▶ [Information supplied]:

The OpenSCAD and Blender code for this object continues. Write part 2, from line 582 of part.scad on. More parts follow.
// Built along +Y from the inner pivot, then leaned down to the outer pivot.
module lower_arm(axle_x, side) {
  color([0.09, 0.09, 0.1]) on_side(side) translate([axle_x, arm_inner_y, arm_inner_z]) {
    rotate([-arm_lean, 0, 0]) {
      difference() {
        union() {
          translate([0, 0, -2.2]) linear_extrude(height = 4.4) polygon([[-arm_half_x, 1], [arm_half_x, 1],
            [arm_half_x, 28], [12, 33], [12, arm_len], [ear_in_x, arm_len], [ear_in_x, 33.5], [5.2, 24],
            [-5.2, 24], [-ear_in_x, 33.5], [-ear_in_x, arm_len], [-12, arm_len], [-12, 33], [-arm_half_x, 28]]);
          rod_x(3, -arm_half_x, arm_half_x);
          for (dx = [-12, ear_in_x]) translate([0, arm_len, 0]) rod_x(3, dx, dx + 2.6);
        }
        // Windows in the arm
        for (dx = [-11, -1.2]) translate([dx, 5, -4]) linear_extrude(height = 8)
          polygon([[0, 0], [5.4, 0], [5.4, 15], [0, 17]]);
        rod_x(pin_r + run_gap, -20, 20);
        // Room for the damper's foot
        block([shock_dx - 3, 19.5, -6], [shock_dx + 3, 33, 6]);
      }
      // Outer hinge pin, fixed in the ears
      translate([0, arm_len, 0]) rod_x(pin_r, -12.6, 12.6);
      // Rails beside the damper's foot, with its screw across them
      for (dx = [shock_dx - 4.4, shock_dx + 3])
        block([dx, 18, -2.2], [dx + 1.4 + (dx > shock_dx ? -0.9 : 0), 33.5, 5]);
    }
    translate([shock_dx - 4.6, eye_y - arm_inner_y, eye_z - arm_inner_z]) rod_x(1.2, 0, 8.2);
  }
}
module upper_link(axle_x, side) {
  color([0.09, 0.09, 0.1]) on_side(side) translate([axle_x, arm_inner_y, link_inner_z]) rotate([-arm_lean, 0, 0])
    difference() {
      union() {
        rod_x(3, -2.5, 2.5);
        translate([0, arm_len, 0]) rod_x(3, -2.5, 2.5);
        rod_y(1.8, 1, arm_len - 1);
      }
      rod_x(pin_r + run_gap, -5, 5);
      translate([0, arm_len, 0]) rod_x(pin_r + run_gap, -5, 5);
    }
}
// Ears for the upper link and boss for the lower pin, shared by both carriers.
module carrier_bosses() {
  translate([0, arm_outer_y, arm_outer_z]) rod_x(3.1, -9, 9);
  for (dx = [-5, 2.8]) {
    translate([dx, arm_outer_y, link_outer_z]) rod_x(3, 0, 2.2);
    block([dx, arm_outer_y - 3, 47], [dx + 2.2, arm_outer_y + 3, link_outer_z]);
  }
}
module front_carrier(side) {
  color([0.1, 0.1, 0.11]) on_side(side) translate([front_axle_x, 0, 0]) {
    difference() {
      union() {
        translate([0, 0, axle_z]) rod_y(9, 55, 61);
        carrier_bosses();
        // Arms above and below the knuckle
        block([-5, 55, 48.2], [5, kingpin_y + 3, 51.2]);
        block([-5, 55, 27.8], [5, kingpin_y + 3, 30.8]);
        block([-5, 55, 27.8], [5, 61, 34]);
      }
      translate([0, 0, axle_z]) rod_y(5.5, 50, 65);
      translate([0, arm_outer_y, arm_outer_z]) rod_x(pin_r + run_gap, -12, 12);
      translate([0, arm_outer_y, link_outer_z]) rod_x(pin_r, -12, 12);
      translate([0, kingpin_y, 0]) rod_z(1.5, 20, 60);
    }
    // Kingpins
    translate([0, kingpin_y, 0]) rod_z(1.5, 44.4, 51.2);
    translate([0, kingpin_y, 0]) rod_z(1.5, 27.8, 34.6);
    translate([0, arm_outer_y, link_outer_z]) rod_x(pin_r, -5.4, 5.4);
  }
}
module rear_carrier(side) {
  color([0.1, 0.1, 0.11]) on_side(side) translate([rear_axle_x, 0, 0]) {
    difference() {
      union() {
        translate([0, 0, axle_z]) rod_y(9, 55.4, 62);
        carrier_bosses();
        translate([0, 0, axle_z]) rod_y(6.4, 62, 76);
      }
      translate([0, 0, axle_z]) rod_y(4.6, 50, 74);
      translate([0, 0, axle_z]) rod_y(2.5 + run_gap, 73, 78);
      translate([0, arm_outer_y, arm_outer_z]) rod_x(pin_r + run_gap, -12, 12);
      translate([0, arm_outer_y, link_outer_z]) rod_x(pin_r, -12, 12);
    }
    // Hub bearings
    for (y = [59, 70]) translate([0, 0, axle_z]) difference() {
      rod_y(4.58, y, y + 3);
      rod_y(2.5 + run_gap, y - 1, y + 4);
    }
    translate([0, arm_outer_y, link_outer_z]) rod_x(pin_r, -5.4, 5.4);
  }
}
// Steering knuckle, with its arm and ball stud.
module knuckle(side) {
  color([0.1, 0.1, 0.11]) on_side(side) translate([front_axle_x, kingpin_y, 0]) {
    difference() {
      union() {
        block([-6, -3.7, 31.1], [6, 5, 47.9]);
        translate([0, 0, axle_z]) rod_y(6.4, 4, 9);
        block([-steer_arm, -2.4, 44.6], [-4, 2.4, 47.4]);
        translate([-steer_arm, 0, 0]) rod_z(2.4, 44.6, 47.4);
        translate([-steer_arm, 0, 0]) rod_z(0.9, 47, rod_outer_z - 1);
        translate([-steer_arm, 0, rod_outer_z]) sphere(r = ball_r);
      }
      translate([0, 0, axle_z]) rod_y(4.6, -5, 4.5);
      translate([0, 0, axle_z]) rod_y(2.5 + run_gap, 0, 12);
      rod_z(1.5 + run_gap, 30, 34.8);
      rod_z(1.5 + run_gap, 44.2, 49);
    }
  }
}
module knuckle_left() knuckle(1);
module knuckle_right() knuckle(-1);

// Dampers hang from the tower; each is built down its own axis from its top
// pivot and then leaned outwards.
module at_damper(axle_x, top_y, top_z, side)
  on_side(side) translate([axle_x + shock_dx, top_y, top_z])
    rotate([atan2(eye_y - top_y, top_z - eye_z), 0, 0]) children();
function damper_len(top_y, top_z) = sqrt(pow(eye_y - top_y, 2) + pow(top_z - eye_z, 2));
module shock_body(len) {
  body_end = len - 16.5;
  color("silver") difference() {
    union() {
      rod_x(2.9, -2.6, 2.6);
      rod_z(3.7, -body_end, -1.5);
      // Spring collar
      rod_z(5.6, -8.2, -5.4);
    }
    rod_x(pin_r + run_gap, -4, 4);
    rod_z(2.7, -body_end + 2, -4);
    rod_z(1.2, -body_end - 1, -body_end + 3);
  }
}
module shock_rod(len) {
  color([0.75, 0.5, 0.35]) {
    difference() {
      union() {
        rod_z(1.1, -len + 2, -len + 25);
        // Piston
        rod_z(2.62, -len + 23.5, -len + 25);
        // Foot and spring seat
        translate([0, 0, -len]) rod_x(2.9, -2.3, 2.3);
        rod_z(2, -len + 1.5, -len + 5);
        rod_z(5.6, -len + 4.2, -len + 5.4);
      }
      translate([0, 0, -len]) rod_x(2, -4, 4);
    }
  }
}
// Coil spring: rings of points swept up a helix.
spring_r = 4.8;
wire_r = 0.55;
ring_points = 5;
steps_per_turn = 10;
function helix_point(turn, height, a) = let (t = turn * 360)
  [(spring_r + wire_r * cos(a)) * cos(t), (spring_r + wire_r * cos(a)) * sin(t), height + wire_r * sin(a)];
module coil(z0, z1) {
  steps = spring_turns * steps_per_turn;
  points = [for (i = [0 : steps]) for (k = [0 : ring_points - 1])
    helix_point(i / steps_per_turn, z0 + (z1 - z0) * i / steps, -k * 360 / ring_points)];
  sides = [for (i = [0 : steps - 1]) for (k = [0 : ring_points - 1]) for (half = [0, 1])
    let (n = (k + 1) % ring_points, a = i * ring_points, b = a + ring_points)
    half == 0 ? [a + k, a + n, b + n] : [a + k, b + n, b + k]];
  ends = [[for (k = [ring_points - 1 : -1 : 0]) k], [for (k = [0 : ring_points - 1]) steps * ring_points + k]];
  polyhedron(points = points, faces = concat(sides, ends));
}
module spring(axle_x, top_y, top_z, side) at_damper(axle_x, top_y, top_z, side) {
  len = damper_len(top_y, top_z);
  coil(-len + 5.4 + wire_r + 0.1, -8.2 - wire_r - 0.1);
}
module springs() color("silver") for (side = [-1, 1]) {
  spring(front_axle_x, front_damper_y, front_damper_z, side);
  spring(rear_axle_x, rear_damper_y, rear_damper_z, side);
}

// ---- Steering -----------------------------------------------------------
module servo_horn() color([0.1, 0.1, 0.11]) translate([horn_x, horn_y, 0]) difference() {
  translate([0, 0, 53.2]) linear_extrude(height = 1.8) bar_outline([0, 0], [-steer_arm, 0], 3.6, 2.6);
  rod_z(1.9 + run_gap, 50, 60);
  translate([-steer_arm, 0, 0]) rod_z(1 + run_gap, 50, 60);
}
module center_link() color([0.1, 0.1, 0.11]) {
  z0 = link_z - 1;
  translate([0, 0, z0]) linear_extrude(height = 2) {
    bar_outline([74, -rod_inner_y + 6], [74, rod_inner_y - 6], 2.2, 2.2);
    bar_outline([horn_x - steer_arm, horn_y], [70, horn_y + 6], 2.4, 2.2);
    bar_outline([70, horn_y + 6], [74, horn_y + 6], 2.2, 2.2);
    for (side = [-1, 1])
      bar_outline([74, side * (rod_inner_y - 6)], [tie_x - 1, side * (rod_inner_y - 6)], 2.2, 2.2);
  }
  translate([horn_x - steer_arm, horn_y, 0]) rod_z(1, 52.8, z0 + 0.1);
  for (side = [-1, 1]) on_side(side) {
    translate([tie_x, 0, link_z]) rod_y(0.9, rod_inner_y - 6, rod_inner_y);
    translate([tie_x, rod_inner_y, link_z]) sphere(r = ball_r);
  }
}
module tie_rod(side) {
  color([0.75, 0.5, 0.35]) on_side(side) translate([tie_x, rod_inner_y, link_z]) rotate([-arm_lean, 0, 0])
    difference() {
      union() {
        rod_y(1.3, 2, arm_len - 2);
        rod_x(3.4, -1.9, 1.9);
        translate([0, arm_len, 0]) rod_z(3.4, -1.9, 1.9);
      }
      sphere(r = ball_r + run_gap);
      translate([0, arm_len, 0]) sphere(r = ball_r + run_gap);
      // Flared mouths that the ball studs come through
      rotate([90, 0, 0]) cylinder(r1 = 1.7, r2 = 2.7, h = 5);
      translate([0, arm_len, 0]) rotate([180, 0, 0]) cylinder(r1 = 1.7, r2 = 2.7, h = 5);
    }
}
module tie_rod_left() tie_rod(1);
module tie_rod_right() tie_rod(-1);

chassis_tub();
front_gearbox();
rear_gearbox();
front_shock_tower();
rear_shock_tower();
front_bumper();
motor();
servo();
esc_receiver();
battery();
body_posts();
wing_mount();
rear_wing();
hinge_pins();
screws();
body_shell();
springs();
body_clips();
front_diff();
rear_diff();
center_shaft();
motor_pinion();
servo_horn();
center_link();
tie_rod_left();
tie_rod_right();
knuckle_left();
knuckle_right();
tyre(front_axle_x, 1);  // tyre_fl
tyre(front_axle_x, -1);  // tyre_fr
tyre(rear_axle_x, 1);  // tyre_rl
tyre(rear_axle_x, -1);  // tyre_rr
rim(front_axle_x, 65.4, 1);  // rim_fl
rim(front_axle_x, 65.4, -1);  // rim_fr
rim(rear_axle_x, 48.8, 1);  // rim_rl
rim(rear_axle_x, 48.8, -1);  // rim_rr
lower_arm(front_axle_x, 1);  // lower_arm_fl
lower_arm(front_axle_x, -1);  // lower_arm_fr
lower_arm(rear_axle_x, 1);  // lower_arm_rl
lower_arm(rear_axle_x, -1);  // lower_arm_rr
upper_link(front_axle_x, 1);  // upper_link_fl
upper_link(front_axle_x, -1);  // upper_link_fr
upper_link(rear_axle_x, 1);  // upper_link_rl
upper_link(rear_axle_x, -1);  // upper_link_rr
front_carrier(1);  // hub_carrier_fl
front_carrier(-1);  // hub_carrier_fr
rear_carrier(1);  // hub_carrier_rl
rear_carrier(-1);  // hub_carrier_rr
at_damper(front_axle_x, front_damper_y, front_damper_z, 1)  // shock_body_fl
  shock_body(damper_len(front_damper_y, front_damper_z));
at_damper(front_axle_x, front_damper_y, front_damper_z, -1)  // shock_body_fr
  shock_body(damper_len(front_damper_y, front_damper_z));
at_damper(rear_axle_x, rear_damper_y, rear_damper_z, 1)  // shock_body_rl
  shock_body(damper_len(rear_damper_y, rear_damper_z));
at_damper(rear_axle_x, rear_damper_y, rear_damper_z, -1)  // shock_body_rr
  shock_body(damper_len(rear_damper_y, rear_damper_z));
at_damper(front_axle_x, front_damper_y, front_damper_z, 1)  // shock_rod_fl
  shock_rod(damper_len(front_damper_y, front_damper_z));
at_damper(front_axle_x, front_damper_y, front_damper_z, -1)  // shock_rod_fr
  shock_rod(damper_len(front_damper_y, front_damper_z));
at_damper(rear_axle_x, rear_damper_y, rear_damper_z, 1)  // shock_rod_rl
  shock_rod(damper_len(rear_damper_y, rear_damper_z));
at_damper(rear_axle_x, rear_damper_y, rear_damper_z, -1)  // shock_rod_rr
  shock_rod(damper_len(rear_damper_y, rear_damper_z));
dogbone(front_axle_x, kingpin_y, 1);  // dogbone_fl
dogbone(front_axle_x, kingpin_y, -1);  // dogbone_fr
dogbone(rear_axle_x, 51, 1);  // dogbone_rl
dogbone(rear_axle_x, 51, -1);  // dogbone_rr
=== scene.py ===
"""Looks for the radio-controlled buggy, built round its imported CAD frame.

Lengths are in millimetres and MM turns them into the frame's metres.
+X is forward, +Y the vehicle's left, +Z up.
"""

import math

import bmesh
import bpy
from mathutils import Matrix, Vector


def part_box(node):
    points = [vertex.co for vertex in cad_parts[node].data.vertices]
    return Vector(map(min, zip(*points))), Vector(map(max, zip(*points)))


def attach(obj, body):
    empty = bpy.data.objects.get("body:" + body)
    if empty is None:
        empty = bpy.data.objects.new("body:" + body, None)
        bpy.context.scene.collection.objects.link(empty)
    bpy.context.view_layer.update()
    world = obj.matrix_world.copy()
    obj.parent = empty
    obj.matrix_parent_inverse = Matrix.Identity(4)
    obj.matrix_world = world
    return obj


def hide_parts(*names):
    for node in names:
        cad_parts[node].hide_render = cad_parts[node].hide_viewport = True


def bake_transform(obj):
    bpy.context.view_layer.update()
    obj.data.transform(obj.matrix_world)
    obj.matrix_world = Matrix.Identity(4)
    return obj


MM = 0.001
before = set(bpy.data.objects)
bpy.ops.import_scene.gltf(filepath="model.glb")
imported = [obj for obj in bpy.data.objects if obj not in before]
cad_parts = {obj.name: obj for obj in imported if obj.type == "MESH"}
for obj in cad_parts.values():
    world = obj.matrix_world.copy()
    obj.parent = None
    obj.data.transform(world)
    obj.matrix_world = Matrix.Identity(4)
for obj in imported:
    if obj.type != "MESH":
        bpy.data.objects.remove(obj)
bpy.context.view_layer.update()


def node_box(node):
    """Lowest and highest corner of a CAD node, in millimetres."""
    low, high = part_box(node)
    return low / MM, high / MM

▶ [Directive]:
Which lines above run from the one containing "dogbone(front_axle_x, kingpin_y, -1);" down to the one containing "obj.parent = empty"? Repeat exactly those, both ends included, and nothing else.

▶ [Expected answer]:
dogbone(front_axle_x, kingpin_y, -1);  // dogbone_fr
dogbone(rear_axle_x, 51, 1);  // dogbone_rl
dogbone(rear_axle_x, 51, -1);  // dogbone_rr
=== scene.py ===
"""Looks for the radio-controlled buggy, built round its imported CAD frame.

Lengths are in millimetres and MM turns them into the frame's metres.
+X is forward, +Y the vehicle's left, +Z up.
"""

import math

import bmesh
import bpy
from mathutils import Matrix, Vector


def part_box(node):
    points = [vertex.co for vertex in cad_parts[node].data.vertices]
    return Vector(map(min, zip(*points))), Vector(map(max, zip(*points)))


def attach(obj, body):
    empty = bpy.data.objects.get("body:" + body)
    if empty is None:
        empty = bpy.data.objects.new("body:" + body, None)
        bpy.context.scene.collection.objects.link(empty)
    bpy.context.view_layer.update()
    world = obj.matrix_world.copy()
    obj.parent = empty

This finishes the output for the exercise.